On a few occasions, startlingly lucid and suspenseful scenes appear in the narrative, and that gave me hope at first. I thought that maybe it would be a slow start that would payoff with a tension-filled 2nd act and a thrilling finale. But no. No, not one bit. Scene after scene, chapter after chapter, I was treated to info dumps, backstory filler, sparse and minimalist dialogue, action promised and never delivered. Also, inside of the first 100 pages I counted no fewer than a half dozen errors of grammar, spelling, and punctuation. Bad form, Luna (an imprint of Harlequin).

It feels like this is a book that could have used a much stronger editor. The first 100 pages are effectively backstory and forgettable. A big problem for me is that in the opening scenes, Elena details her torturous life as slave to her evil stepmother and the woman's daughters, whom Elena calls The Horribles. That set up was so emotionally compelling (I felt rage at the evil trio), and Lackey gets major points for knowing how to write antagonists. But then it went poof. The evil antagonists vanished from the narrative, which left me reading a book that seemed to have no point, no problem to solve.

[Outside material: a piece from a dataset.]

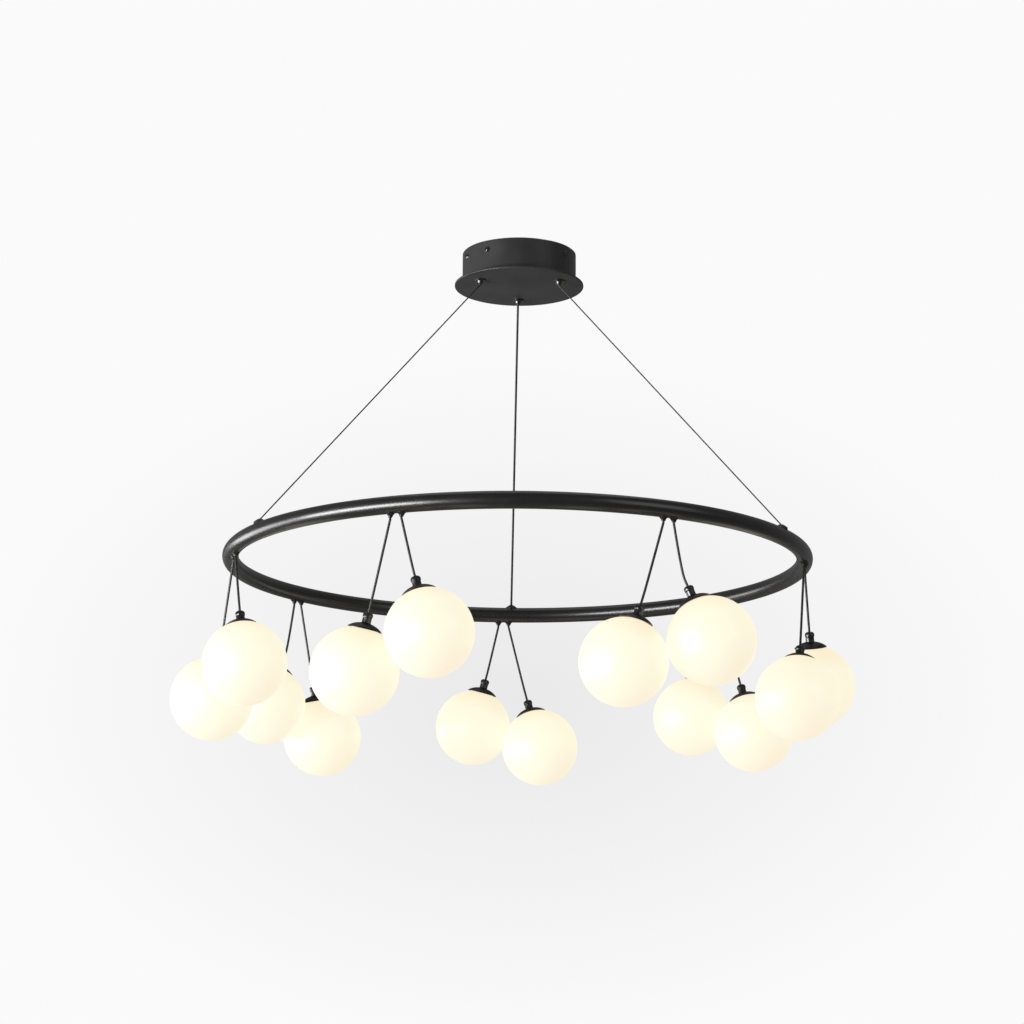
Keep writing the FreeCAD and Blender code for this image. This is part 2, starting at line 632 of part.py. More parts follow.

Some good can be found here though. The world-building is first rate. Lackey clearly knows her world inside and out, and has done something exceedingly clever in building that world around the timeless stories of fairytale fiction. Casting the narratives themselves as characters of a sort, Lackey places her protagonist into a realm where eating the wrong apple or sticking yourself on a spinning needle can land you in a bad way, indeed. And woe be the woman who finds herself pregnant and wedded to a simpleton. She'll likely give birth to a girl child who will end up locked in a tower while men throw themselves into danger for a chance to climb her hair. There was plenty about the world that enchanted my imagination and made me want to enjoy the book, and made me keep looking for reasons to enjoy it.

But, did I like it?

Well, you know the answer to that, but there's more than my distaste for the quality of the writing at work here.

The Fairy Godmother is a misandrist's wish-fulfillment tale. For all the well-deserved critcism that male authors get for writing female characters as nothing more than window-dressing or thinly veiled stand-ins for the girl they never got, there are plenty of female authors who write from a "turnabout is fair play" stance, and at least with this book, Mercedes Lackey positions herself as one such author.

Male characters...let's see, are there any? Well, a few. The father who gets duped by Elena's evil stepmother. The aforementioned simpleton, who doesn't even get a single line of dialogue. Instead, in the most action-filled and exciting scene of the first half of the book, Elena confronts the man and then tells us that he said things in reply.

Other men in the story. There's the elder iron-willed and cold-hearted prince #1, a guy who could stand in as the father who never spoke to his daughter, or the tough as nails general on the battlefield. There's the sweet-natured and entirely foolhardy artistic young prince #3, who needs Elena's shepharding lest he fall victim to his own too large heart and dim wits.

And, finally, there's arrogant, boorish, haughty, snotty middel-child prince #2. We meet him at the halfway mark and it is instantly clear that he is the one whom Elena will save, redeem, and change for the better, leading to the HEA ending that all good fairytales claim.

The first thing Elena does, of course, is turn him into a donkey. In this state, he is treated to a good comeuppance, as all arrogant, boorish, haughty, snotty men deserve and must undergo lest they fail to appreciate just how much the women in their lives truly love them and want nothing but the best for them.

Seriously, it's like Story of O told by Disney, this book.